After a lengthy career with the FBI, Levinson was a private investigator working for corporate and other clients when he went to Kish Island in Iran in 2007. The official U.S. government story at the time was that he was there on behalf of a major tobacco company to investigate cigarette smuggling. But Meier uncovered new details — including a trove of emails — about his real mission: to collect information for a group inside the CIA, called the Illicit Financing Group, by meeting with a notorious assassin, Dawud Salahuddin, an American wanted for murder of an Iranian diplomat in Bethesda, Maryland, in 1980. Salahuddin, born David Belfield, had fled the U.S. for Iran after the murder and was believed to have contacts inside the Iranian government. Levinson was hoping to recruit Salahuddin as an informant on corruption and sanctions violations by Iranian officials.

Yet for years the CIA never disclosed that it had dispatched Levinson to Iran, and even denied its role to Congress, according to Meier’s book. The CIA’s role was first reported by the Associated Press and Washington Post in 2013; three officials resigned over the matter.
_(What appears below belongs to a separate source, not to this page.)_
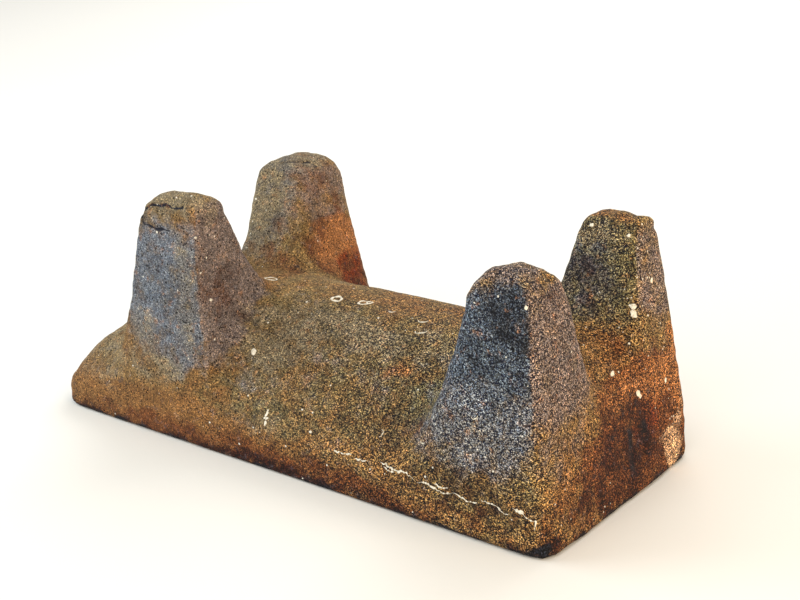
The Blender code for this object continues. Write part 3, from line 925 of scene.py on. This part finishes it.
def spot_grid(skin, centre, radius, stretch, turn, seed, unevenness, height):
    """A flat cake: a noisy outline times a power of a polar angle's sine, and a height times its cosine."""
    foot, side, up, out = skin_seat(skin, centre)
    around = np.linspace(0.0, 2 * np.pi, SPOT_SIDES, endpoint=False)
    polar = np.linspace(0.0, np.pi, SPOT_ROWS)
    key = np.stack([np.cos(around), np.sin(around), np.full(SPOT_SIDES, turn + seed)], axis=1)
    fray = unevenness * smooth_noise(key, 0.9, seed) + 0.25 * smooth_noise(key, 0.35, 9)
    outline = radius * MM * (1.0 + fray)
    tilt = math.radians(turn)
    lengthwise = outline * stretch * np.cos(around)
    across = outline * np.sin(around)
    x = lengthwise * math.cos(tilt) - across * math.sin(tilt)
    y = lengthwise * math.sin(tilt) + across * math.cos(tilt)
    spread = np.sin(polar) ** 0.6
    return (foot + (spread[:, None] * x)[..., None] * side + (spread[:, None] * y)[..., None] * up
            + (height * np.cos(polar))[:, None, None] * out)


def add_crust(context, name, make_grid, rows):
    """Makes one crust piece that rides with the stone: a grid from each row of a table."""
    skin = bpy.data.objects[SKIN]
    height = context.scene.stone_settings.crust_height
    grids = [make_grid(skin, *row, height) for row in rows]
    material = bpy.data.materials.get("lime_crust") or lime_material(context.scene.patina_settings)
    piece = link(name, crust_mesh(name, grids), material)
    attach(piece, BODY)


class STONE_OT_strands(bpy.types.Operator):
    """Lays the broken white strand along the front wall"""
    bl_idname = "grinding_stone.strands"
    bl_label = "White strands"

    def execute(self, context):
        rows = [(*strand, seed) for seed, strand in enumerate(STRANDS)]
        add_crust(context, "lime_strands", strand_grid, rows)
        return {"FINISHED"}


class STONE_OT_rings(bpy.types.Operator):
    """Lays the rings and arcs that worm tubes left"""
    bl_idname = "grinding_stone.rings"
    bl_label = "Lime rings"

    def execute(self, context):
        add_crust(context, "lime_rings", ring_grid, RINGS)
        return {"FINISHED"}


class STONE_OT_spots(bpy.types.Operator):
    """Lays the spots of lime crust"""
    bl_idname = "grinding_stone.spots"
    bl_label = "Lime spots"

    def execute(self, context):
        add_crust(context, "lime_spots", spot_grid, SPOTS)
        return {"FINISHED"}


def soft_light(name, place, aim, size, power, colour):
    """A square area light at one place, turned toward another."""
    data = bpy.data.lights.new(name, "AREA")
    data.shape = "SQUARE"
    data.size = size
    data.energy = power
    data.color = colour
    light = bpy.data.objects.new(name, data)
    light.location = place
    light.rotation_euler = (Vector(aim) - Vector(place)).to_track_quat("-Z", "Y").to_euler()
    bpy.context.scene.collection.objects.link(light)


def place_camera(studio):
    """Sets the camera from its place, turn, dip and roll."""
    data = bpy.data.cameras.new("camera")
    data.sensor_width = 36.0
    data.lens = studio.focal_length
    data.clip_start = 0.01
    camera = bpy.data.objects.new("camera", data)
    turned = Matrix.Rotation(studio.camera_turn, 4, "Z")
    dipped = Matrix.Rotation(math.pi / 2 - studio.camera_dip, 4, "X")
    rolled = Matrix.Rotation(studio.camera_roll, 4, "Z")
    camera.matrix_world = Matrix.Translation(studio.camera_place) @ turned @ dipped @ rolled
    bpy.context.scene.collection.objects.link(camera)
    bpy.context.scene.camera = camera


class STONE_OT_stage(bpy.types.Operator):
    """Sets the pale floor, the white surround, the soft lights and the camera"""
    bl_idname = "grinding_stone.stage"
    bl_label = "Studio"

    def execute(self, context):
        studio = context.scene.studio_settings
        context.scene.view_settings.view_transform = "Standard"
        mesh = bpy.data.meshes.new("floor")
        reach = 6.0
        corners = [(-reach, -reach, 0.0), (reach, -reach, 0.0), (reach, reach, 0.0), (-reach, reach, 0.0)]
        mesh.from_pydata(corners, [], [(0, 1, 2, 3)])
        link("floor", mesh, card_material(studio))
        world = bpy.data.worlds.new("white_surround")
        world.use_nodes = True
        tree = world.node_tree
        tree.nodes.clear()
        dome = add_node(tree, "ShaderNodeBackground", None,
                        {"Color": (1.0, 1.0, 1.0, 1.0), "Strength": studio.dome_strength})
        add_node(tree, "ShaderNodeOutputWorld", None, {"Surface": dome.outputs["Background"]})
        context.scene.world = world
        aim = (0.0, 0.0, 0.05)
        soft_light("cool_left", (-0.9, -0.5, 0.7), aim, 0.8, studio.left_power, (0.8, 0.91, 1.0))
        soft_light("warm_right", (1.1, -0.1, 0.42), aim, 0.8, studio.right_power, (1.0, 0.70, 0.40))
        soft_light("front_fill", (0.2, -1.1, 0.8), aim, 0.9, studio.front_power, (1.0, 0.96, 0.88))
        soft_light("back_wash", (-0.4, 1.6, 1.2), (-0.3, 1.0, 0.0), 1.6, studio.back_power, (1.0, 1.0, 1.0))
        place_camera(studio)
        return {"FINISHED"}


class STONE_PT_panel(bpy.types.Panel):
    """Lists the settings and the steps of the grinding stone"""
    bl_label = "Grinding stone"
    bl_space_type = "VIEW_3D"
    bl_region_type = "UI"
    bl_category = "Grinding Stone"

    def draw(self, context):
        for group in (context.scene.stone_settings, context.scene.patina_settings,
                      context.scene.studio_settings):
            box = self.layout.box()
            for name in group.__annotations__:
                box.prop(group, name)
        for step in STEPS:
            self.layout.operator(step.bl_idname)


STEPS = (STONE_OT_skin, STONE_OT_strands, STONE_OT_rings, STONE_OT_spots, STONE_OT_stage)
CLASSES = (StoneSettings, PatinaSettings, StudioSettings, *STEPS, STONE_PT_panel)


def register():
    """Registers the classes and puts the settings on the scene."""
    for cls in CLASSES:
        bpy.utils.register_class(cls)
    bpy.types.Scene.stone_settings = bpy.props.PointerProperty(type=StoneSettings)
    bpy.types.Scene.patina_settings = bpy.props.PointerProperty(type=PatinaSettings)
    bpy.types.Scene.studio_settings = bpy.props.PointerProperty(type=StudioSettings)


def unregister():
    """Takes the settings off the scene and unregisters the classes."""
    del bpy.types.Scene.studio_settings
    del bpy.types.Scene.patina_settings
    del bpy.types.Scene.stone_settings
    for cls in reversed(CLASSES):
        bpy.utils.unregister_class(cls)


def main():
    """Runs the steps in order."""
    register()
    bpy.ops.grinding_stone.skin()
    bpy.ops.grinding_stone.strands()
    bpy.ops.grinding_stone.rings()
    bpy.ops.grinding_stone.spots()
    bpy.ops.grinding_stone.stage()


if __name__ == "__main__":
    main()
“And they [the CIA] still haven’t come clean on it,” said Meier. “It’s one of the great tragedies of this story that the CIA has sought fit to keep everything about this episode wrapped up to protect people within the CIA. They pushed three people out; they got three people to resign. But we really don’t know the full story.”

The key question — one that Meier can’t answer but fears the most — is whether Levinson is still alive. More than five years ago, whoever is holding him captive released a harrowing video of a gaunt Levinson warning about his ill health (he suffers from diabetes) and pleading for his life. Other photos also surfaced of Levinson wearing an orange jumpsuit like those worn by detainees at Guantanamo.

But since then, no word has been heard from him — and the Iranians still publicly insist they know nothing.

Is Levinson still alive? “I would like him to be alive,” said Meier. “I hope he’s alive.” But, he added, “It’s very difficult to believe after five years that he’s still alive.”